Entrevista:O Estado inteligente

quarta-feira, março 29, 2006

Desafio para o novo ministro

EDITORIAL DE O ESTADO DE S PAULO
 
 
Desafio para o novo ministro

No mesmo dia em que o novo ministro da Fazenda tomava posse e em que o secretário do Tesouro, Joaquim Levy, e seu adjunto, José Antonio Gragnani, anunciavam suas demissões, o Banco Central (BC) divulgava as contas fiscais de fevereiro mostrando que nos dois primeiros meses do ano houve uma significativa deterioração das contas públicas, que evidencia o lado fraco da política do ex-ministro da Fazenda. Desde o final do ano passado, Palocci vinha cedendo às pressões para a expansão dos gastos, feitas principalmente pela ministra Dilma Rousseff.

Entre os economistas existe consenso de que a melhoria da situação econômica do País e uma retomada do crescimento exige drástica redução de grande parte dos gastos correntes e maior eficácia nos restantes. No entanto, segundo os dados publicados pelo BC, nos dois primeiros meses do ano o déficit nominal do setor público atingiu 7,33% do PIB, contra apenas 2,93% no mesmo período de 2005. Paralelamente, o superávit primário, que cobre parte dos juros da dívida pública, caiu de 5,38% do PIB em 2005 para 2,43%, no período janeiro/fevereiro deste ano. Acrescente-se que o valor nominal dos juros pagos, que deveria ter caído em função da redução da taxa Selic e dos papéis atrelados a essa taxa, representou 9,77% do PIB, contra 8,21%, no mesmo período. Ou seja, a dívida cresceu em conseqüência da gastança.

O documento do BC mostra como se deterioraram as contas públicas. Enquanto o superávit primário de Estados e municípios, nos dois primeiros meses do ano, caiu de 1,95% do PIB para 1,20%, o do governo central (governo federal, BC, INSS) caiu muito mais: de 3,64% para 2,06%. Os dados do Resultado do Tesouro Nacional, divulgados na véspera, já antecipavam esse agravamento. Embora com metodologia diferente da do BC, o Tesouro mostrava um aumento de 9,7% das receitas, nos dois primeiros meses de 2006, para um aumento das despesas muito maior, de 17,0% .

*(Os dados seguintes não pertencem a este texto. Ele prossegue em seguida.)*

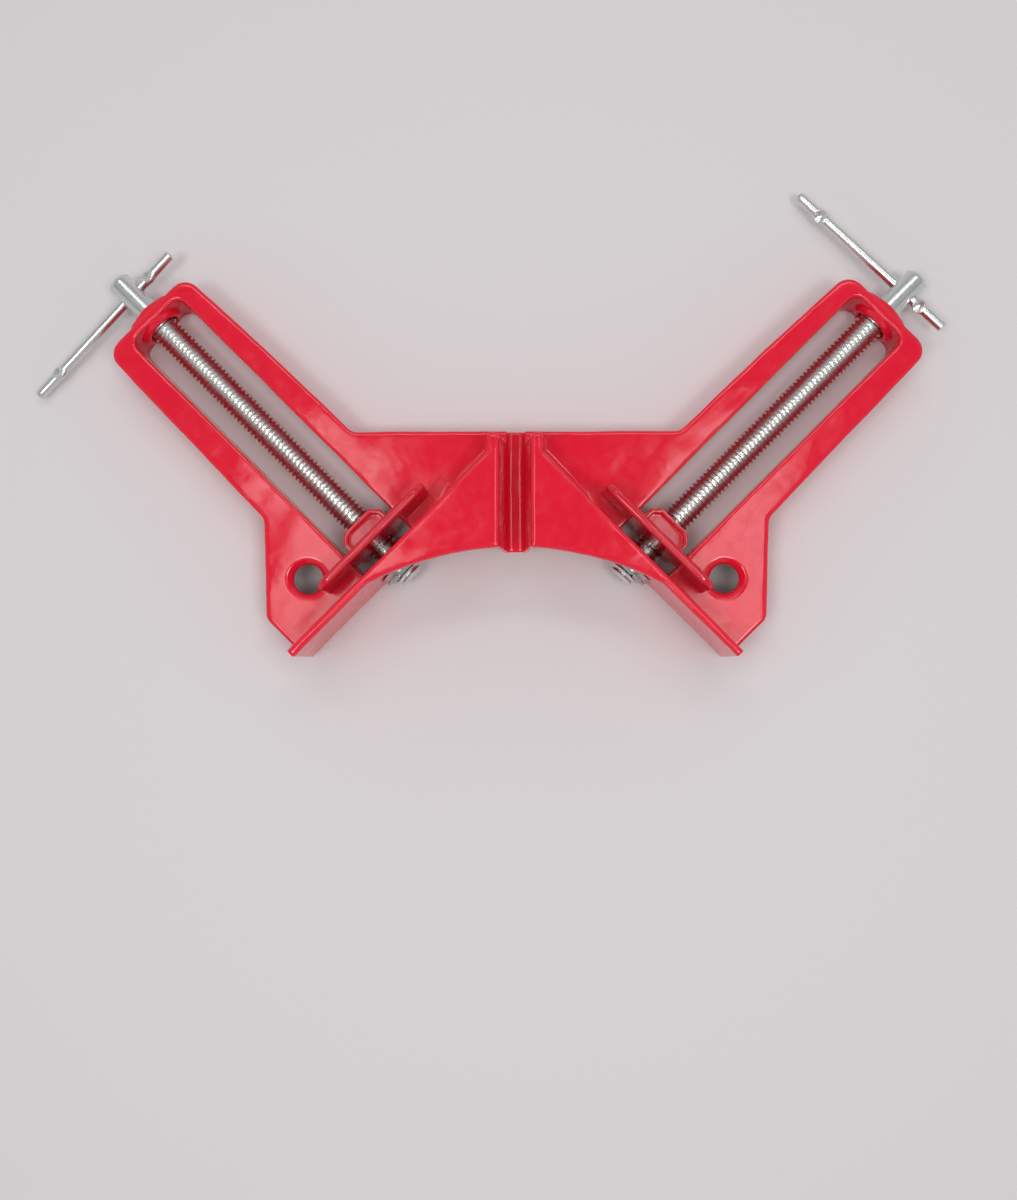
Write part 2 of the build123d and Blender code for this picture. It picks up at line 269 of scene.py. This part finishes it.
def castCopy(nodeName, body, look, material, extraMeshes=()):
    work = bmesh.new()
    work.from_mesh(nodes[nodeName].data)
    for extra in extraMeshes:
        work.from_mesh(extra)
    mesh = bpy.data.meshes.new(nodeName + "_enamelled")
    work.to_mesh(mesh)
    work.free()
    cleanMesh(mesh, cadWeld)
    piece = bpy.data.objects.new(nodeName + "_enamelled", mesh)
    bpy.context.scene.collection.objects.link(piece)
    skin = piece.modifiers.new("skin", "REMESH")
    skin.mode = "VOXEL"
    skin.voxel_size = look["voxel"] * mm
    soften = piece.modifiers.new("soften", "SMOOTH")
    soften.factor = look["softness"]
    soften.iterations = look["smoothing"]
    piece.data = evaluatedCopy(piece)

    count = len(piece.data.vertices)
    points, normals = np.empty(count * 3), np.empty(count * 3)
    piece.data.vertices.foreach_get("co", points)
    piece.data.vertices.foreach_get("normal", normals)
    points, normals = points.reshape(-1, 3), normals.reshape(-1, 3)
    inward = sum(depth * mm * waviness(points, size, seed)
                 for seed, (size, depth) in enumerate(waveLook["waves"]))
    # the waves fade out just above the bench, so that the casting stands flat
    inward *= np.clip(points[:, 2] / (waveLook["benchClear"] * mm) - 0.5, 0, 1)
    points -= normals * inward[:, None]
    points[:, 2] = np.maximum(points[:, 2], 0)  # nothing sinks into the bench
    piece.data.vertices.foreach_set("co", points.ravel())
    thin = piece.modifiers.new("thin", "DECIMATE")
    thin.ratio = look["keep"]
    piece.data = evaluatedCopy(piece)
    piece.data.shade_smooth()
    coverWith(piece, material)
    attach(piece, body)
    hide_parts(nodeName)
    print(nodeName, "cast with", len(piece.data.polygons), "faces")


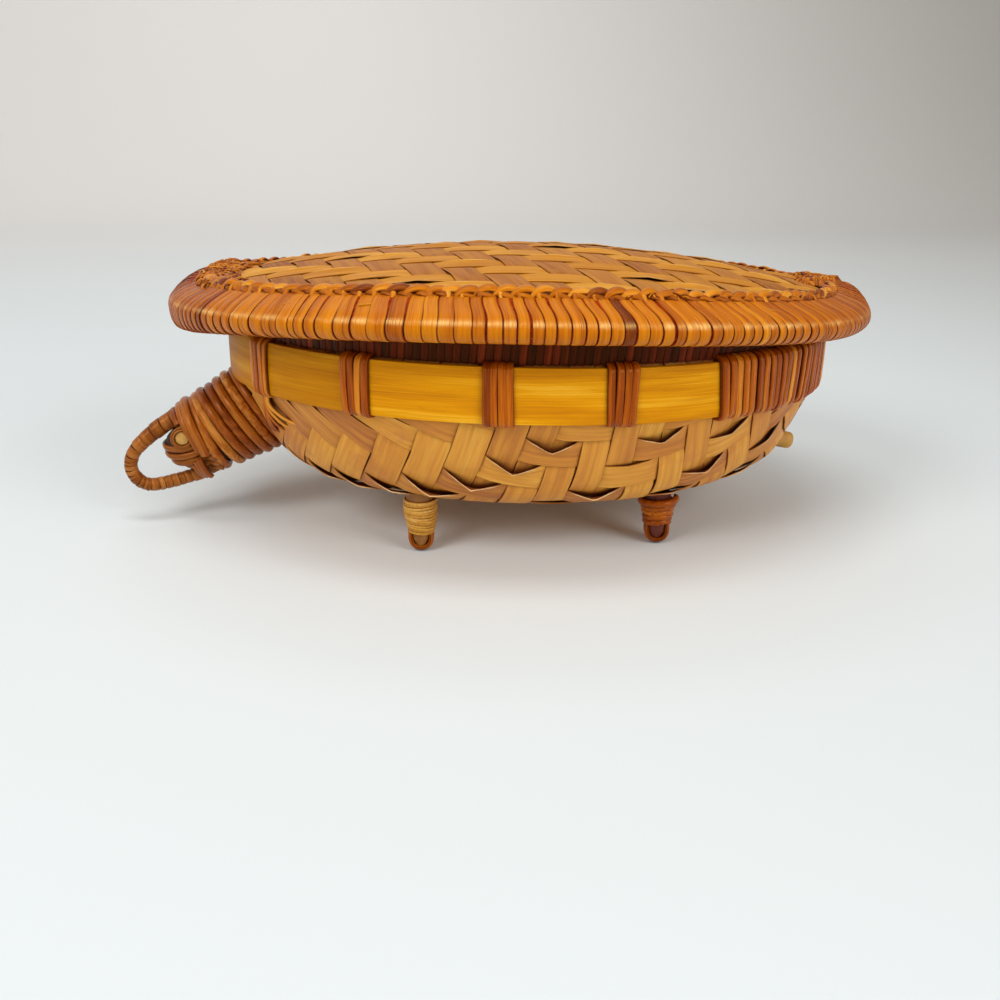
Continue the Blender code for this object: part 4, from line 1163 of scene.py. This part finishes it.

Já as empresas estatais federais apresentaram déficit primário de 1,14% do PIB ante 0,79% nos dois primeiros meses de 2005, o que demonstra ser geral a vontade de gastos do governo federal.

São dados preocupantes, que contrariam o esforço feito pelo secretário do Tesouro, Joaquim Levy, que desenvolveu um trabalho admirável para analisar os problemas do déficit público e sugerir as reformas necessárias para afastar a grave ameaça que representa, para o crescimento sustentável da economia nacional, a evolução do déficit público e seu financiamento apenas por um aumento contínuo da carga tributária.

O agravamento das contas fiscais, com certeza, tem sua causa na campanha eleitoral. Durante três anos o governo sacrificou os investimentos em infra-estrutura e atribuiu essa falha à política monetária, nunca reconhecendo que a culpa cabia a ele próprio, que não ofereceu ao BC condições para melhor calibrar sua política. O BC praticamente ficou sem alternativas, diante do crescimento excessivo das despesas correntes e, mais ainda, da total ausência de preocupação em melhorar a qualidade dos gastos e de resistir à tentação de praticar uma política demagógica, como mostrou a decisão de elevar o salário mínimo sem levar em conta as repercussões sobre o déficit da Previdência Social. A administração das finanças públicas não pode ser orientada pela campanha eleitoral. Neste sentido, o então poderoso ministro Antonio Palocci ficou alheio à sua missão.

Caberá ao novo ministro da Fazenda enfrentar com realismo esse problema. Se quer manter o prestígio que Palocci obteve no exterior, com grandes vantagens para o País, é preciso que inove no gerenciamento dos gastos públicos, reduzindo, de um lado, a absurda carga tributária e, de outro, melhorando a qualidade das despesas. Só assim poderão ser aumentados os investimentos, sem que se coloque em risco o sucesso que seu predecessor teve no controle da inflação. Esse é, também, o caminho para elevar o nível de empregos e dispor de receitas para gastos sociais sem sacrificar investimentos em infra-estrutura. A retomada do crescimento depende apenas de uma política racional.